- **Supplied information**
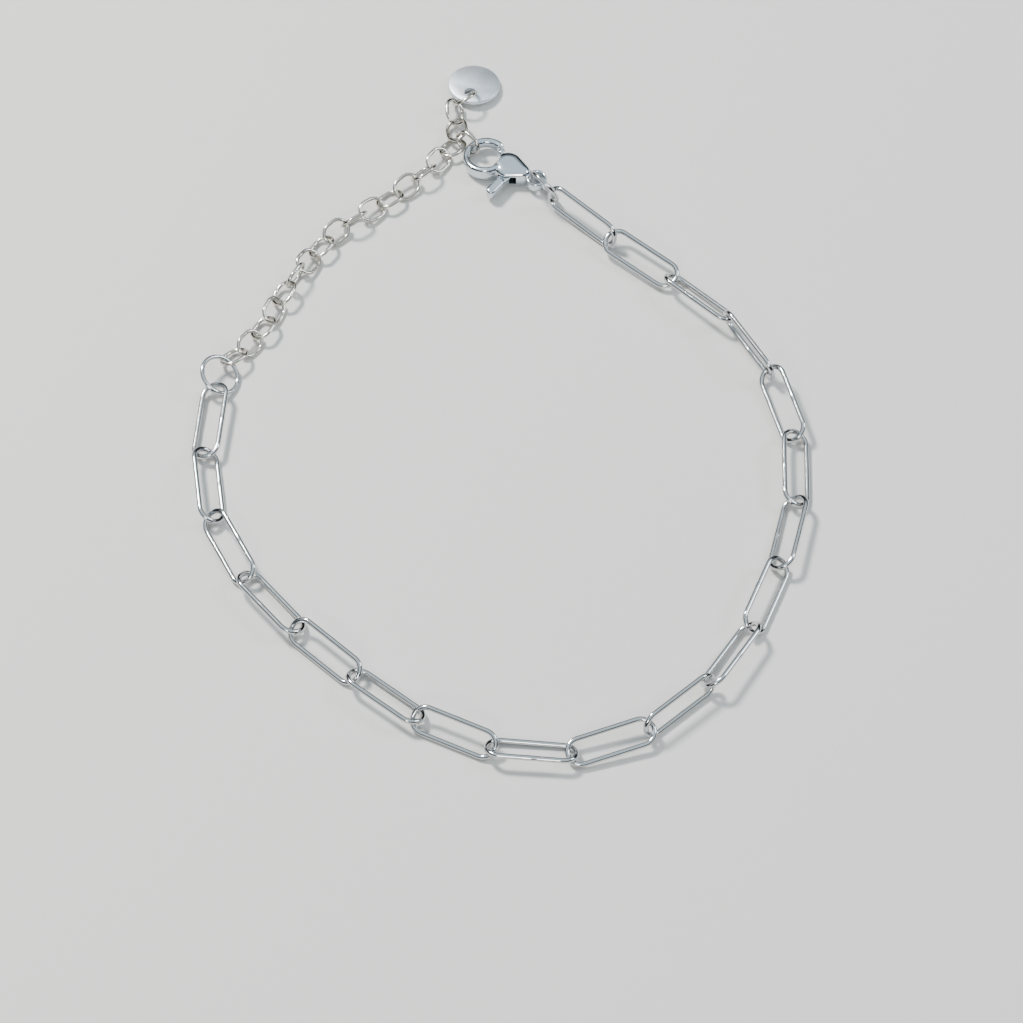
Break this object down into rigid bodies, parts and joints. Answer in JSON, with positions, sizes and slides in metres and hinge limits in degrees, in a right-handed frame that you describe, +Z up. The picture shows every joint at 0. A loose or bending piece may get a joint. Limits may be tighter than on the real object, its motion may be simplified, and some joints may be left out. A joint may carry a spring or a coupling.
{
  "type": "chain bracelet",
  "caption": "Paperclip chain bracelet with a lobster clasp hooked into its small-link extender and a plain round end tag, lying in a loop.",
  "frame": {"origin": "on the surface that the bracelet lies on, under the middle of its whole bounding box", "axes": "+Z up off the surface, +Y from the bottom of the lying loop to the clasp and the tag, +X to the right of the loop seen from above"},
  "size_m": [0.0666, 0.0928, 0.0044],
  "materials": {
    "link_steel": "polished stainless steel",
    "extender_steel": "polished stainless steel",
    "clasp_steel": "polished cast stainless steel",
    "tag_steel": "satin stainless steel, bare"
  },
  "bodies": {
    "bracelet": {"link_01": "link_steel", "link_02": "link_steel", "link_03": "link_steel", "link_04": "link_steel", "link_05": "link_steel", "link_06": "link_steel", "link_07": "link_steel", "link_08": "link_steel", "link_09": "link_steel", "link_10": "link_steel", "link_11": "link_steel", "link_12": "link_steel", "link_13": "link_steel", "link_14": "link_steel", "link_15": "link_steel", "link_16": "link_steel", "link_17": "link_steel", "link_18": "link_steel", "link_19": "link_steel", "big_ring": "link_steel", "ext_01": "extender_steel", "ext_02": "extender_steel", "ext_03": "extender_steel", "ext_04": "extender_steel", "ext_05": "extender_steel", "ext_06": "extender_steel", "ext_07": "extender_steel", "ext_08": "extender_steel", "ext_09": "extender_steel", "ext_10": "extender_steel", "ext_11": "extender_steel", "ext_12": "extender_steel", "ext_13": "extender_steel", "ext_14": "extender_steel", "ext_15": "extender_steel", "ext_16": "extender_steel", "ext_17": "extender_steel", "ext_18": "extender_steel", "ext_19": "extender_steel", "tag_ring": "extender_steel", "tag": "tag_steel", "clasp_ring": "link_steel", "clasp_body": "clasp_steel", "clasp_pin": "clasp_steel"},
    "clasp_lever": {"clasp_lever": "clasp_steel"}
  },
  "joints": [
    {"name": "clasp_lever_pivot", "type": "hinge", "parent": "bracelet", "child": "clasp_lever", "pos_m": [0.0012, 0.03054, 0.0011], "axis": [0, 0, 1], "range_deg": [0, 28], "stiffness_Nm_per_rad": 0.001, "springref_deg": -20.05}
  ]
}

- **What the task requires**
Return the material exactly as it stands.

- **Result of this task**
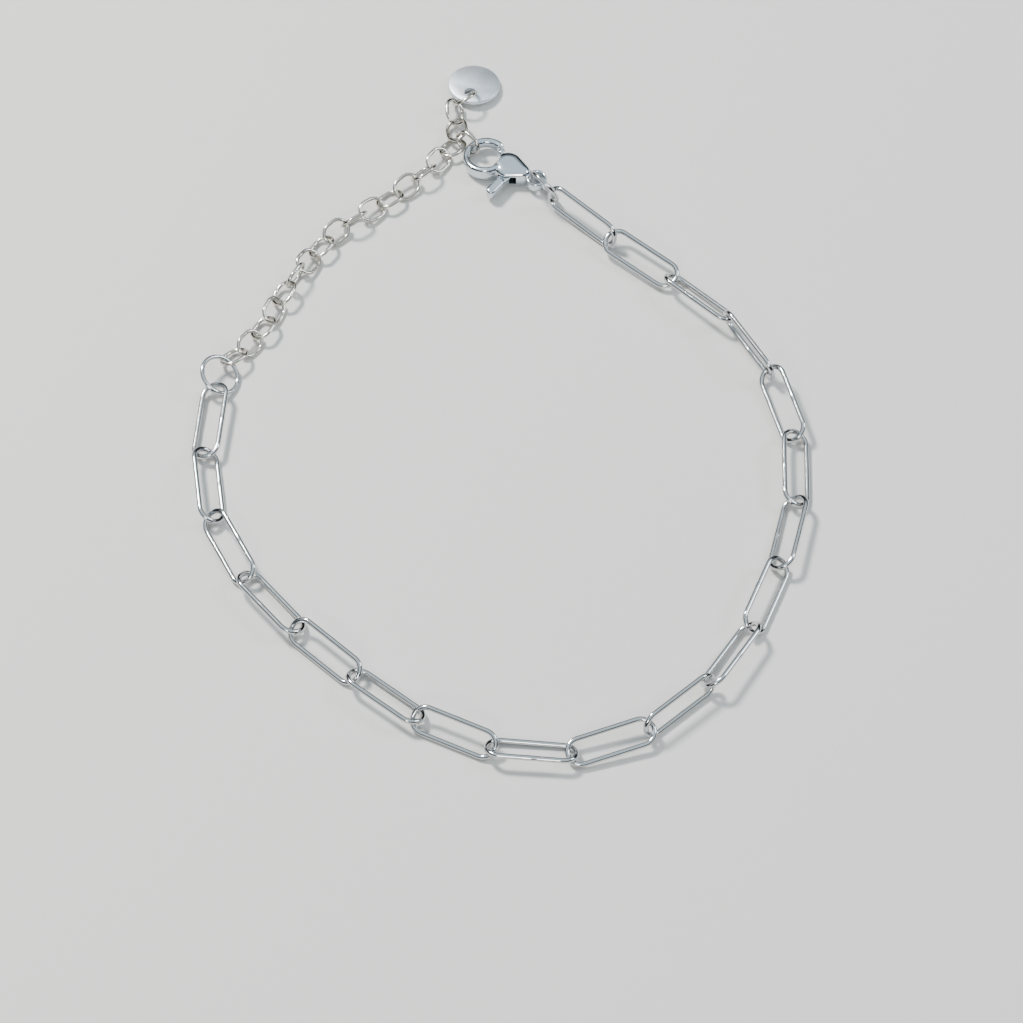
Break this object down into rigid bodies, parts and joints. Answer in JSON, with positions, sizes and slides in metres and hinge limits in degrees, in a right-handed frame that you describe, +Z up. The picture shows every joint at 0. A loose or bending piece may get a joint. Limits may be tighter than on the real object, its motion may be simplified, and some joints may be left out. A joint may carry a spring or a coupling.
{
  "type": "chain bracelet",
  "caption": "Paperclip chain bracelet with a lobster clasp hooked into its small-link extender and a plain round end tag, lying in a loop.",
  "frame": {"origin": "on the surface that the bracelet lies on, under the middle of its whole bounding box", "axes": "+Z up off the surface, +Y from the bottom of the lying loop to the clasp and the tag, +X to the right of the loop seen from above"},
  "size_m": [0.0666, 0.0928, 0.0044],
  "materials": {
    "link_steel": "polished stainless steel",
    "extender_steel": "polished stainless steel",
    "clasp_steel": "polished cast stainless steel",
    "tag_steel": "satin stainless steel, bare"
  },
  "bodies": {
    "bracelet": {"link_01": "link_steel", "link_02": "link_steel", "link_03": "link_steel", "link_04": "link_steel", "link_05": "link_steel", "link_06": "link_steel", "link_07": "link_steel", "link_08": "link_steel", "link_09": "link_steel", "link_10": "link_steel", "link_11": "link_steel", "link_12": "link_steel", "link_13": "link_steel", "link_14": "link_steel", "link_15": "link_steel", "link_16": "link_steel", "link_17": "link_steel", "link_18": "link_steel", "link_19": "link_steel", "big_ring": "link_steel", "ext_01": "extender_steel", "ext_02": "extender_steel", "ext_03": "extender_steel", "ext_04": "extender_steel", "ext_05": "extender_steel", "ext_06": "extender_steel", "ext_07": "extender_steel", "ext_08": "extender_steel", "ext_09": "extender_steel", "ext_10": "extender_steel", "ext_11": "extender_steel", "ext_12": "extender_steel", "ext_13": "extender_steel", "ext_14": "extender_steel", "ext_15": "extender_steel", "ext_16": "extender_steel", "ext_17": "extender_steel", "ext_18": "extender_steel", "ext_19": "extender_steel", "tag_ring": "extender_steel", "tag": "tag_steel", "clasp_ring": "link_steel", "clasp_body": "clasp_steel", "clasp_pin": "clasp_steel"},
    "clasp_lever": {"clasp_lever": "clasp_steel"}
  },
  "joints": [
    {"name": "clasp_lever_pivot", "type": "hinge", "parent": "bracelet", "child": "clasp_lever", "pos_m": [0.0012, 0.03054, 0.0011], "axis": [0, 0, 1], "range_deg": [0, 28], "stiffness_Nm_per_rad": 0.001, "springref_deg": -20.05}
  ]
}